Why have I been 15 years programming in Java and I discovered this today?

On a more serious note, I prefer this kinds of posts to the traditional "Look at this shiny new thing" because without fundamental stuff the next big thing can't be built and normally this information makes you a slightly better programmer.




Likely because it's inconsistent with all other parts of the language where trailing commas are not allowed


Indeed. Whereas JavaScript and Python even allow a trailing comma in function parameters:

    function foo(x,) {}
    
    def foo(x,): pass
Before anyone questions why anyone would do this, it's for putting arguments (or array elements) on separate lines:

    function foo(
        a,
        b,
        c,
    ) {}


Although be careful with that in Python because there are other situations where (x) and (x,) are both legal but mean very different things.


In Python the comma acts as a tuple creation operator inside parentheses with no other context like function invocation.

Also, last I remember in JS a trailing comma meant the creation of an extra array element that’s null so I became conditioned to only use trailing commas for separators in languages where it’s consistent and specified very explicitly like in HCL


Tuple creation and destructuring does not require parentheses in Python.

     w   =  0,   # w == (0,)
    (x)  = (0,)  # x == (0,)
     y,  =  0,   # y == 0
    (z,) = (0,)  # z == 0
Though in Rust, parentheses are required for tuple creation and destructuring.


Trailing commas in JS don't do that, but having more commas than values does. (eg. [1,,].length === 2)


hey now, Enum allows trailing comma before semicolon, and ever since discovering that, I've been putting extra comma at the end of last Enum value and semicolon on new line.

Why? Because whenever there's a new value added, git diff shows single line change :)


Read a book on preparing for Java SE Certification, the exam is full of questions about things like this


I believe that comma thing was added recently.


Yup, as recent as 1996:

"A trailing comma may appear after the last expression in an array initializer and is ignored"

https://titanium.cs.berkeley.edu/doc/java-langspec-1.0/10.do...


The comma thing is inherited from C and has always been there. Newer bits of array-like syntax, like varargs and array literals in annotations, do not allow trailing commas.


I have this feeling the C comma operator was a accident from making function calls work in the beginning. After doing some hobby languages of my own I have come to realize many features are kinda automatic and accidental when writing languages, in a way other programming almost never is.

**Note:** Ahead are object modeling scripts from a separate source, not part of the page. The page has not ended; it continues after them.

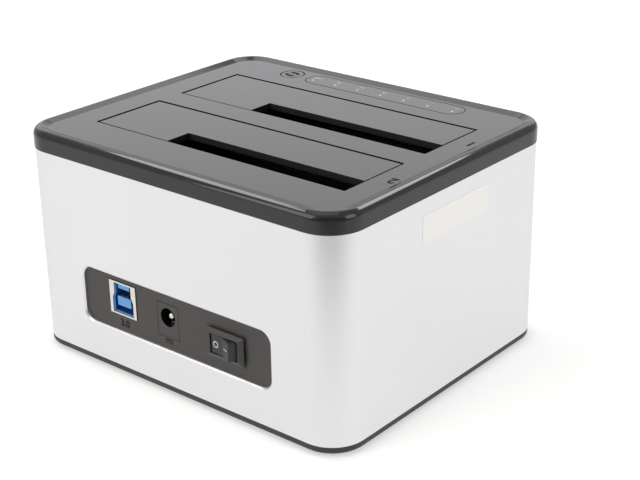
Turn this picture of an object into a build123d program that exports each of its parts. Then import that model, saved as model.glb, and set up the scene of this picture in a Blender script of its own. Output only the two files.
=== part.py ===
from build123d import *
import math
import os

# Dual-bay drive dock, in millimetres, with +Z up. The front (indicator strip) faces -Y,
# the rear panel with its sockets faces +Y, and the dock stands on its feet at Z = 0.
# Pieces are drawn about the axis of the sleeve and moved together at the end, so that the
# origin lies below the middle of the whole dock.

# Shared allowances
overrun = 1.0
fit_gap = 0.15
thread_gap = 0.05

# The two bays for the drives, front bay first. The dock is built outwards from them.
bay_length = 103.5
bay_width = 28.8
bay_spacing = 10.2
bay_corner = 0.5
slot_length = 71.5
slot_width = 10.3
well_depth = 47.8
left_end_gap = 1.8
right_end_gap = 3.6

# Aluminium sleeve, with the window for the rear panel
sleeve_corner = 11.5
sleeve_wall = 1.2
window_width = 80.4
window_corner = 3.8
window_rise = 12.4
window_headroom = 2.0
window_chamfer = 0.5

# Base tray and its rubber feet
foot_drop = 1.2
foot_radius = 6.0
foot_sink = 0.8
foot_inset_x = 20.7
foot_inset_y = 19.1
base_thickness = 2.4
base_edge_round = 1.1
base_lip_height = 3.0
base_lip_wall = 1.6
base_boss_height = 2.0
base_boss_radius = 4.2

# Lid: skirt, low raised rim and flat panel
lid_overhang = 0.25
lid_panel_rise = 5.6
lid_plate = 2.4
lid_lip_depth = 3.5
lid_lip_wall = 1.6
rim_rise = 0.85
rim_round = 2.4
rim_crest = 0.25
rim_slope_width = 2.4

# Spring flaps, their hinge pins and torsion springs
flap_gap = 0.8
flap_sink = 0.15
flap_plate = 1.6
flap_rim_depth = 2.1
flap_rim_wall = 1.2
flap_rib_count = 4
hinge_top_gap = 0.15
hinge_bay_gap = 0.3
pin_radius = 0.8
pin_fit = 0.03
knuckle_fit = 0.06
knuckle_radius = 1.7
knuckle_width = 8.0
knuckle_reach = 4.0
ear_width = 3.0
ear_gap = 0.3
station_inset = 16.0
spring_wire = 0.5
spring_radius = 1.5
spring_pitch = 1.1
spring_turns = 3
spring_samples = 80
spring_wire_sides = 8
spring_flap_arm = 7.0
spring_lid_arm = 3.0

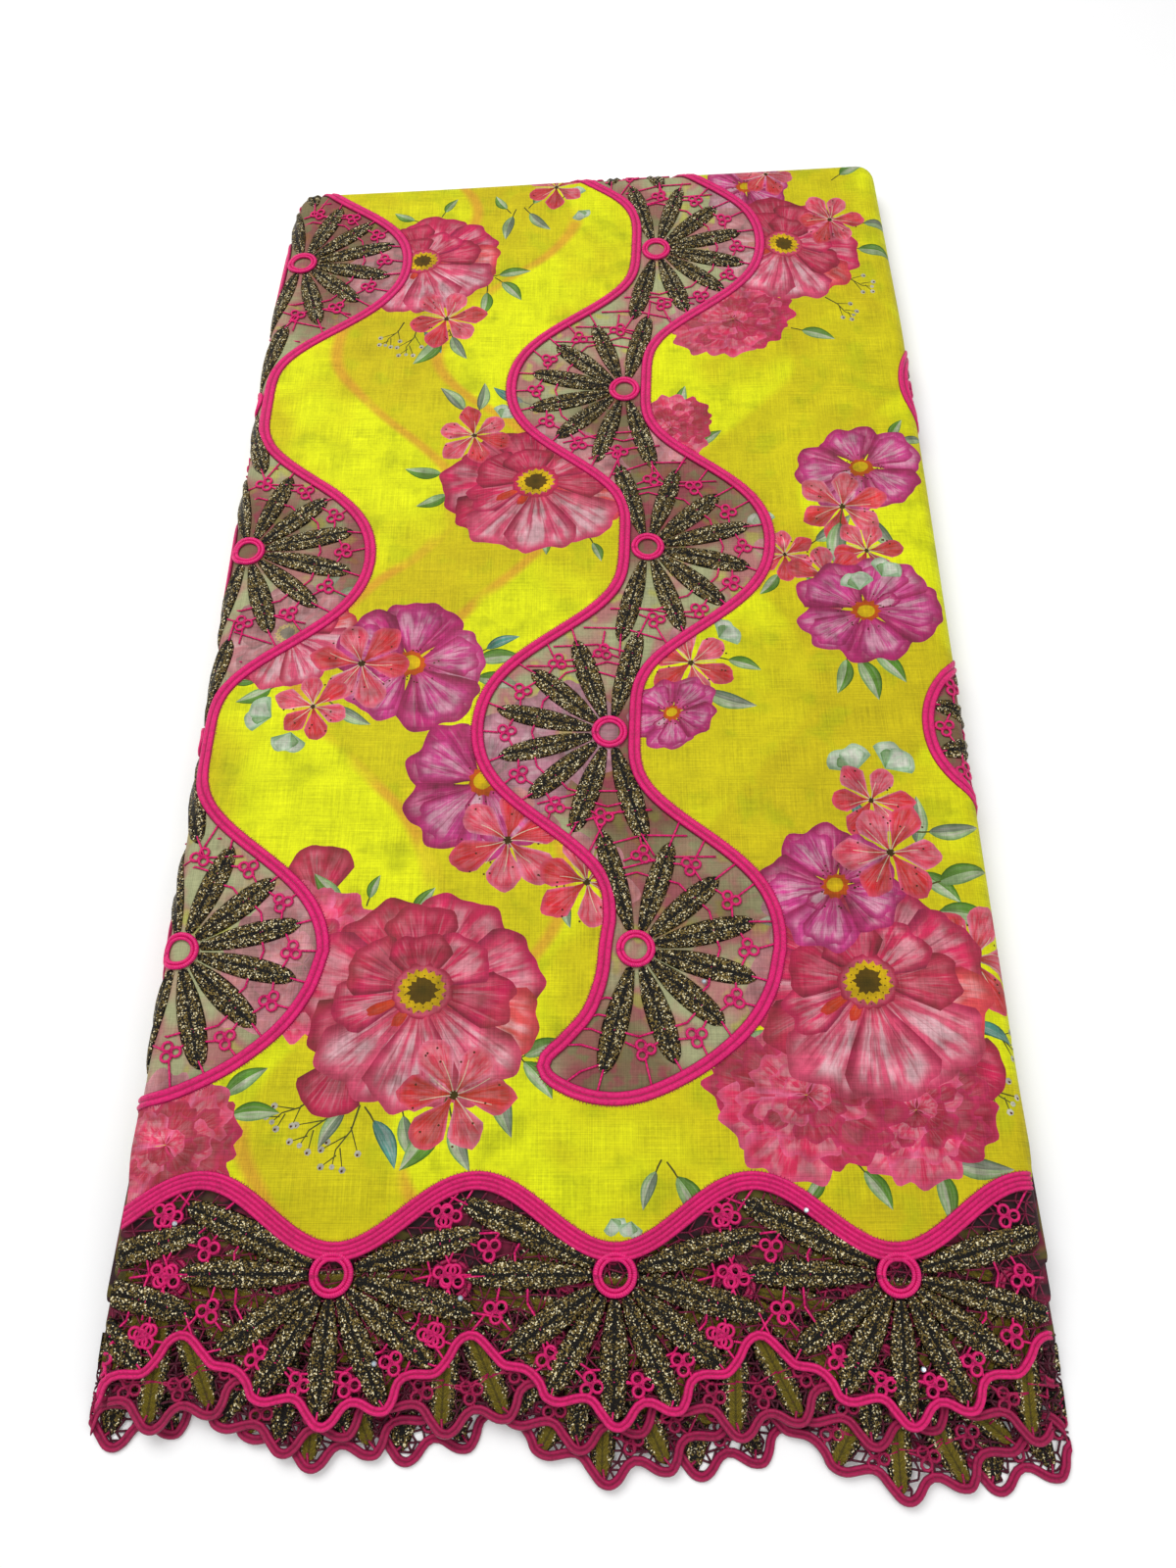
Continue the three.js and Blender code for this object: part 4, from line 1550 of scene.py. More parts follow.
    def selvedge(self, ply: Ply, finishes: Sequence[Material]) -> Piece:
        """Makes one ply of the scalloped selvedge.

        Args:
            ply: Its place and course.
            finishes: Its materials, by slot.

        Returns:
            The piece.
        """
        self.batch = Batch()
        edge = self.scallops(ply)
        middle = edge - SCALLOP_CORD.half * ways(edge)[1]
        low = ply.level > 0
        self.batch.sweep(middle, (LOW_CORD if low else SCALLOP_CORD).section(), Slot.SATIN.value)
        back = np.array([[-210, ply.back], [210, ply.back]])
        half = ply.half
        cuts = [(0, ply.back, 0, 1)]
        if not low:
            back, half, cuts = self.crest(), self.packet.half_at(np.array(0.0)), []
            self.batch.sweep(back, CREST_CORD.section(), Slot.SATIN.value)
            self.hairs(back, -CREST_CORD.half)
        around = np.vstack([middle, back[::-1]])
        for repeat in range(-2, 3):
            across = ply.hub + repeat * self.scallop
            along = self.border_hub + ply.shift + ply.lean * across
            if abs(across) < self.beyond:
                self.fan(Fan(across, along, -90, BORDER_PETALS, BORDER_RINGS, around, low))
        self.net(around, self.low_pitch if low else self.net_pitch, 0.45 if low else 0.34)
        made = self.batch.build(f"{ply.name}_lace", finishes)
        trim(made, [(half, 0, 1, 0), (-half, 0, -1, 0), *cuts])
        lay(made, self.packet, ply.level)
        return made

    def crystals(self, spots: Sequence[LinePoint], finish: Material) -> Piece:
        """Makes the crystals that sit on petals.

        Args:
            spots: Where they sit, flat.
            finish: Their material.

        Returns:
            The piece.
        """
        self.batch = Batch()
        for spot in spots:
            turn = self.chance.random() * math.pi
            self.batch.stamp(self.crystal, spot, turn, self.crystal_lift, 0, (self.crystal_size,) * 3)
        made = self.batch.build("crystals", [finish])
        lay(made, self.packet)
        smooth(made, False)
        return made


# The print


Locate = Callable[[Points], Points]


@dataclass(frozen=True)
class Tint:
    """The inks of one printed shape: at its root, over it and at its edge."""

    heart: Colour
    body: Colour
    rim: Colour
    wash: float = 0.0
    vein: float = 0.0


ROSE = Tint((216, 20, 128), (232, 60, 160), (178, 0, 104), 0.7, 0.9)
ROSE_DEEP = Tint((192, 0, 110), (216, 22, 134), (152, 0, 88), 0.4, 0.9)
PEONY = Tint((200, 0, 74), (240, 18, 106), (160, 0, 84), 0.6, 0.7)
PEONY_PALE = Tint((216, 6, 80), (248, 88, 136), (180, 0, 84), 1.0, 0.8)
PEONY_DEEP = Tint((172, 0, 62), (218, 0, 92), (136, 0, 66), 0.2, 0.6)
PEONY_CORAL = Tint((228, 30, 60), (248, 78, 96), (200, 4, 76), 0.8, 0.6)
RUFFLE = Tint((180, 0, 56), (242, 24, 102), (255, 120, 170), 0.5, 0.4)
RUFFLE_DEEP = Tint((140, 0, 46), (196, 0, 78), (232, 44, 122), 0.15, 0.4)
LILY = Tint((200, 0, 18), (232, 8, 56), (246, 104, 150), 0.2, 0.5)
LILY_PALE = Tint((212, 0, 28), (244, 50, 98), (252, 150, 182), 0.4, 0.5)
LEAF = Tint((58, 116, 34), (92, 156, 48), (50, 104, 36), 0.15, 0.4)
LEAF_PALE = Tint((112, 164, 92), (176, 208, 152), (120, 168, 104), 0.6, 0.3)
LEAF_GREY = Tint((70, 96, 78), (122, 146, 120), (74, 104, 84), 0.3, 0.4)
LEAF_TEAL = Tint((30, 104, 96), (72, 158, 146), (28, 98, 92), 0.4, 0.3)
MINT = Tint((176, 208, 172), (216, 234, 208), (150, 196, 150), 0.5, 0.1)
MINT_DARK = Tint((96, 150, 84), (140, 184, 128), (92, 144, 84), 0.2, 0.2)
GREY_BUD = Tint((168, 172, 148), (206, 206, 186), (140, 146, 122), 0.5, 0.3)
STEM = Tint((84, 84, 36), (84, 84, 36), (84, 84, 36))
DOT = Tint((88, 8, 34), (88, 8, 34), (88, 8, 34))
STAMEN = Tint((248, 214, 188), (248, 214, 188), (248, 214, 188))
DARK_EYE = Tint((52, 10, 12), (64, 10, 14), (90, 14, 18))
HALO = Tint((214, 96, 12), (218, 84, 24), (206, 46, 60))
YELLOW = Tint((244, 206, 12), (240, 196, 14), (214, 150, 12))
BROWN = Tint((70, 48, 6), (92, 62, 8), (120, 84, 10))
CURL = Tint((236, 186, 204), (236, 180, 200), (222, 130, 170))
FLAME = Tint((224, 40, 24), (226, 54, 34), (214, 30, 60), 0.1)


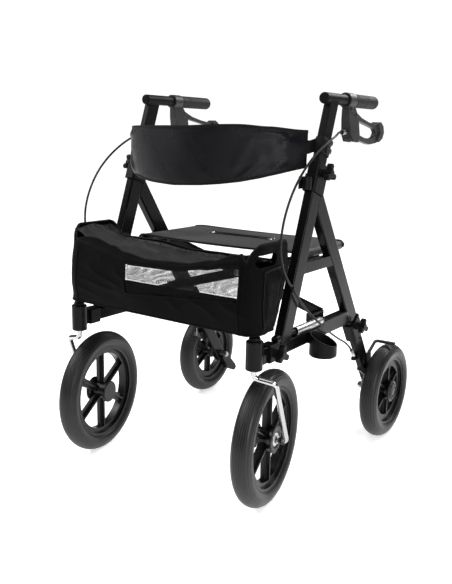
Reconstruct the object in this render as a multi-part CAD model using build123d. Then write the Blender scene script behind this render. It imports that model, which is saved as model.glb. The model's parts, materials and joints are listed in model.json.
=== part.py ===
from build123d import *
import math
import os

# Folding rollator walker, in millimetres. +X is the user's left, -Y is the way the walker
# rolls, +Z is up. The origin is on the floor under the middle of the walker.
# Everything is drawn for the +X side and mirrored to the -X side.

# ---- overall layout ------------------------------------------------------------------
FRAME_X = 255.0            # middle plane of each side frame
TUBE_W = 22.0              # leg tube, across the walker
TUBE_D = 42.0              # leg tube, along the walker
WALL = 2.0
CORNER = 4.0               # outer corner radius of the leg tube
FRONT_LEAN = 19.8          # front leg and handle post, from the vertical
REAR_LEAN = 34.9           # rear leg, from the vertical
FRONT_FOOT = (-233.0, 357.0)     # y, z of a point on the front leg's axis
REAR_FOOT = (126.0, 338.0)       # y, z of a point on the rear leg's axis
RUN_GAP = 0.05             # radial clearance of a shaft in its bore
SLIDE_GAP = 0.3            # clearance of a telescoping tube on each side
APART = 0.3                # gap kept between pieces that only pass each other

# ---- bottom rail and fold pivot ------------------------------------------------------
RAIL_BOTTOM = 345.0
RAIL_TOP = 373.0
RAIL_REAR_TOP = 382.0      # the rear stretch of the rail is taller
RAIL_FRONT_Y = -290.0
RAIL_STEP_Y = -50.0
PIVOT_X = 258.0
PIVOT_Z = 382.0
PIVOT_R = 6.0
SLEEVE_R = 9.0
SLEEVE_Y = (-176.0, -56.0)
ROD_CAP_Y = -265.0         # front end of the pivot rod
FRONT_KNOB_Y = -279.0
REAR_LEG_END_Z = 318.0     # lower end of the outer rear leg
REAR_KNOB_Z = 333.0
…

You may be thinking of javascript, which has added various kinds of trailing comma over the years, though arrays had them from the start. See https://stackoverflow.com/a/67793166


[flagged]


Did you ask yourself this question before you wrote this comment?


To answer your question: no, I didn't. It doesn't make sense to—I'm not here saying anything like, "I believe it's because X" without knowing whether X is true or not. If you think otherwise, explain how.

(I have now answered your question. If you respond, how about doing so in the form of an answer to mine—and not evading it with another question?)


I bothered to comment because I write Java for 15 years and I thought that my knowledge was relevant to this topic. I’m not going to check every my comment with reference documentation. In this particular case my memory failed me and I was quickly corrected and downvoted, so no harm was done, I guess, other than few people spending few minutes, for which I feel sorry, but not very much.